CHICHESTER, England — The New Woman. The feminist writer Sarah Grand coined the phrase in 1894; she was referring to the kind of independent-spirited woman whose presence was beginning to be felt in some of the literature of the 1890s. Male cartoonists made hay with such a notion, of course.
Gwen John, born in the small Welsh town of Haverfordwest in 1867, was such a creature. She had aspirations to be a painter. At the age of 19, she followed her older brother, Augustus, to London in pursuit of an art eduction, and she experienced for herself the kind of restrictions women were obliged to suffer.

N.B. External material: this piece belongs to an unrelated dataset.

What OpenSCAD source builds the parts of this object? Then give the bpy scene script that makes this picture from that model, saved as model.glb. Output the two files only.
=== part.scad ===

In the life class at the Slade, for example, men could draw nude women. For a woman, on the other hand, the sight of nakedness, and even the overt expression of desire, were discouraged. And to be a female life model at all was something that no middle-class woman would ever countenance.
Going out and about on the town, of course, was not to be done, either. You had to be in the company of a man. And serious work? Well, perhaps it would be better for a woman to sacrifice herself to the higher interests of family and leave the exploration of creativity to men, who had a much greater natural aptitude anyway. Such guff!
When London’s Tate Gallery opened in 1897, it contained 249 works by men and five by women.
Gwen John set her face against all these absurdly restrictive practices, and the career-encompassing exhibition Gwen John: Art and Life in London and Paris makes clear immediately not only her independence of spirit, and the seriousness of her commitment to what she regarded as her life’s vocation, but also the nature and the quality of her dogged opposition: How she fought back, and won, in her own way.
And it is very much in her own way. Much of this show is composed of portraits, of herself and others, and often in rooms relatively sparsely furnished and otherwise unadorned — “simple” was always her preference. She does not show women as unserious, flirtatious temptresses. She is at the opposite end of the spectrum from the preposterously showy John Singer Sargent, who specialized in painting posy, over-dressed, privileged cream-puffs. Gwen John never prettifies or exaggerates. She shows a quality of restraint. Her sitters look at us directly, steadily, and often with a degree of self-absorption. Her paintings do not play with heightened effects of color. Their tonal range is usually subtle and relatively limited.
In order to escape what she regarded as the vocation-withering life of London, she took herself off to Paris, for good, in 1904. (She died in France in 1939.) Once in Paris, she rented the first of what was to become a succession of modest rooms, often under the eaves. She met Rodin, and became his model and lover. Rodin’s drawings taught her a great deal about speed, fluency, and economy of line. The enigmatic Rilke, briefly Rodin’s secretary, indirectly tutored her in the art of a steadily soulful inwardness.
The very opposite of brash, and yet always quietly self-assured, she developed in time into a major artist of a very singular stamp.
Gwen John: Art and Life in London and Paris continues at Pallant House Gallery (8-9 North Pallant, Chichester, England) through October 8. The exhibition was curated by Alicia Foster in partnership with Pallant House Gallery.